Thailand's military government and Muslim separatists ended their peace talks on Friday with an agreement to meet again after the insurgents denied the responsibility for a series of bombings that took place last month at tourist towns in the country.
The government started peace talks with the insurgents in 2013 under Prime Minister Yingluck Shinawatra but it stopped after the military overthrew her government in 2014.
The insurgency which prevails in the Muslim-majority southern provinces of Yala, Pattani and Narathiwat is quite old. According to the independent monitoring group Deep South Watch, the attacks have claimed lives of more than 6,500 people since 2004.
An insurgent umbrella group, MARA Pattani, involved in the negotiations, said both sides have agreed to discuss more on this. It also added that the group would surely consider the creation of "safety zones" which is proposed by the Thai government.
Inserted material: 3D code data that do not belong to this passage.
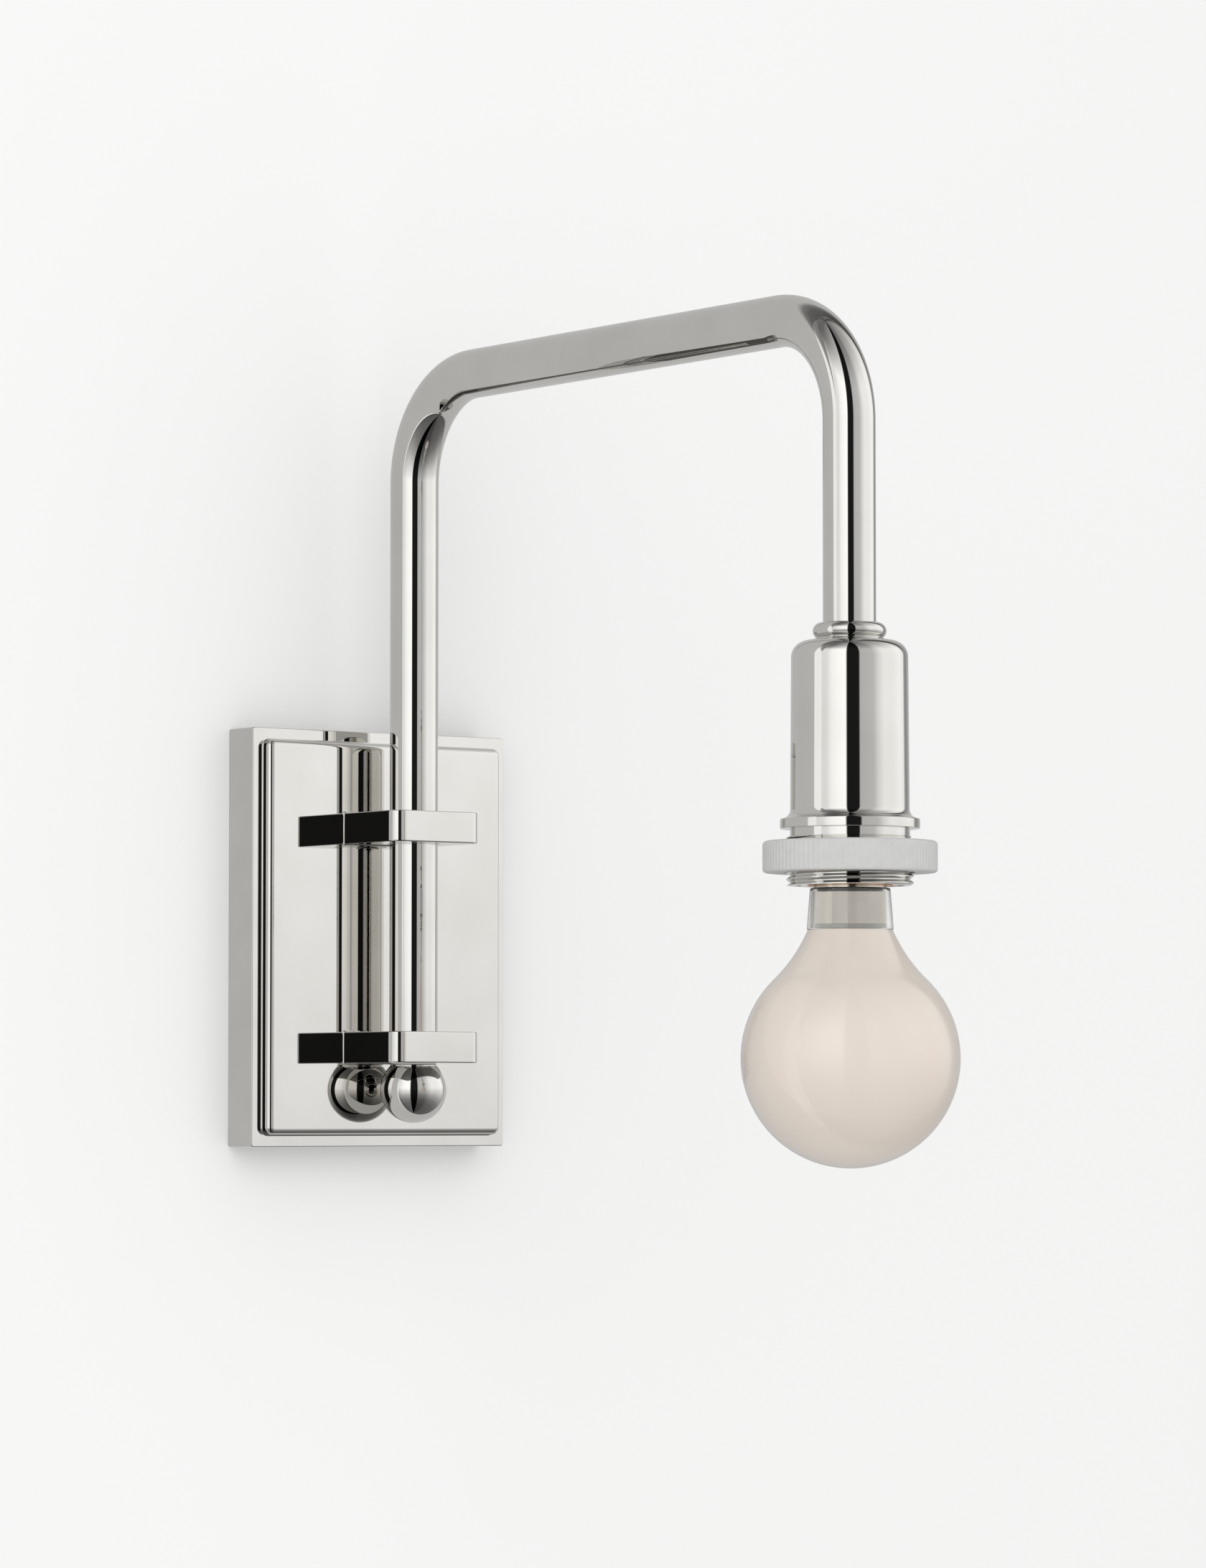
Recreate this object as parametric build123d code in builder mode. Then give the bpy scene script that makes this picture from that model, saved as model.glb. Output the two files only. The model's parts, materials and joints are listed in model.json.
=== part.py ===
from build123d import *
import os
from math import asin, cos, radians, sin

os.makedirs("parts", exist_ok=True)

# Swing arm wall sconce, in millimetres. The origin is the centre of the wall face:
# X runs along the wall, Y into the wall, Z up. Everything stands on the -Y side.

# Wall plate
plate_width = 121.0
plate_height = 164.0
rim_depth = 16.5  # wall to the ledge around the panel
ledge_width = 4.6
panel_rise = 5.0
plate_wall = 1.6
plate_corner = 1.0
panel_face = rim_depth + panel_rise
pan_back = panel_face - plate_wall  # inner face of the panel, from the wall

# Arm
tube_radius = 19.05 / 2
tube_bore = tube_radius - 1.25
pivot_standoff = 18.5  # panel to the pivot's axis
pivot_y = -(panel_face + pivot_standoff)
arm_reach = 270.0
lamp_y = pivot_y - arm_reach
arm_top = 219.0  # centre line of the tube's level run
bend_radius = 40.0
swing_limit = 85.0  # degrees each way, set by the stop screw

# Brackets that carry the arm
block_width = 41.5
block_depth = 36.0
block_height = 12.3
block_level = 43.1  # centre of each block above and below the plate's centre
block_corner = 5.4
block_edge = 0.6
bush_wall = 0.95
running_gap = 0.05
bush_bore = tube_radius + running_gap
bush_radius = bush_bore + bush_wall
bracket_screw_x = 14.0
bracket_screw_radius = 2.0
bracket_screw_length = 14.0
bracket_head_radius = 3.6
bracket_head_height = 2.4
lead_channel_radius = 3.2
window_spare = 10.0  # degrees past a quarter turn that the lead window is open

# Foot of the pivot, inside the lower block
lower_top = -block_level + block_height / 2
lower_bottom = -block_level - block_height / 2
socket_floor_wall = 4.0
socket_floor = lower_bottom + socket_floor_wall
thrust_washer = 1.0
leg_foot = socket_floor + thrust_washer
plug_height = 12.25
stud_radius = 4.75
stud_height = 16.25
finial_washer_height = 0.5
finial_washer_radius = 8.8
finial_neck_radius = 9.15
ball_radius = 13.0
ball_level = -59.6
stop_level = -40.5
stop_screw_radius = 1.5
stop_head_radius = 2.8
stop_head_height = 2.0
stop_slot_play = 0.4
stop_tip = 8.4  # distance from the pivot's axis to the stop screw's tip

# Strap on the junction box
strap_width = 22.0
strap_thickness = 2.0
strap_tab = 13.0
slot_spacing = 83.0
slot_length = 14.0
slot_radius = 2.4
set_screw_y = -9.0
set_screw_radius = 2.0
set_screw_length = 6.0
ground_screw_level = 18.0
ground_head_radius = 3.6
ground_head_height = 2.2

# Leads
lead_radius = 1.0
lead_side = 1.6  # each lead's distance from the middle plane
lead_bend = 5.0
nut_mouth_level = 12.0
nut_height = 20.0
nut_tip_radius = 3.6
nut_mouth_radius = 5.4
nut_x = 12.0
nut_y = -10.0
nut_approach = 14.0  # how far below its channel a lead is in line with its nut
lead_play = 0.3

# Lamp holder, levels above the plate's centre
collar_level = 103.3
collar_radius = 13.2
collar_bead = 3.0
collar_foot_radius = 12.6
cup_top = 99.9
cup_bottom = 40.5
cup_shoulder = 6.0
cup_radius = 20.95
cup_foot_radius = 21.3
cup_wall = 1.2
flange_radius = 25.0
flange_bottom = 32.6
flange_rim = 4.0
nipple_radius = 5.0
nipple_bore = 3.5
nipple_top = 110.0
nipple_bottom = 86.0
locknut_radius = 8.0
locknut_height = 4.0
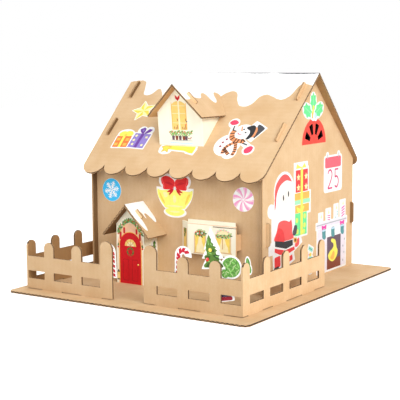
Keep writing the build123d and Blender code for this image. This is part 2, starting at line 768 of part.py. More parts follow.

Meanwhile, General Aksara Kerdphol, the Thai government's lead negotiator, said MARA Pattani denied playing a role in the recent wave of attacks, including the bombings that targeted the tourist towns last month.
"The other party told us they were not responsible for the violence and that they would cooperate with the government in building a peaceful situation," Aksara told Reuters.
In August, a series of bombings killed four Thais and injured many people, including foreigners. The bombings were targeted at tourist spots and the authorities believed that the southern insurgents were responsible for the attacks.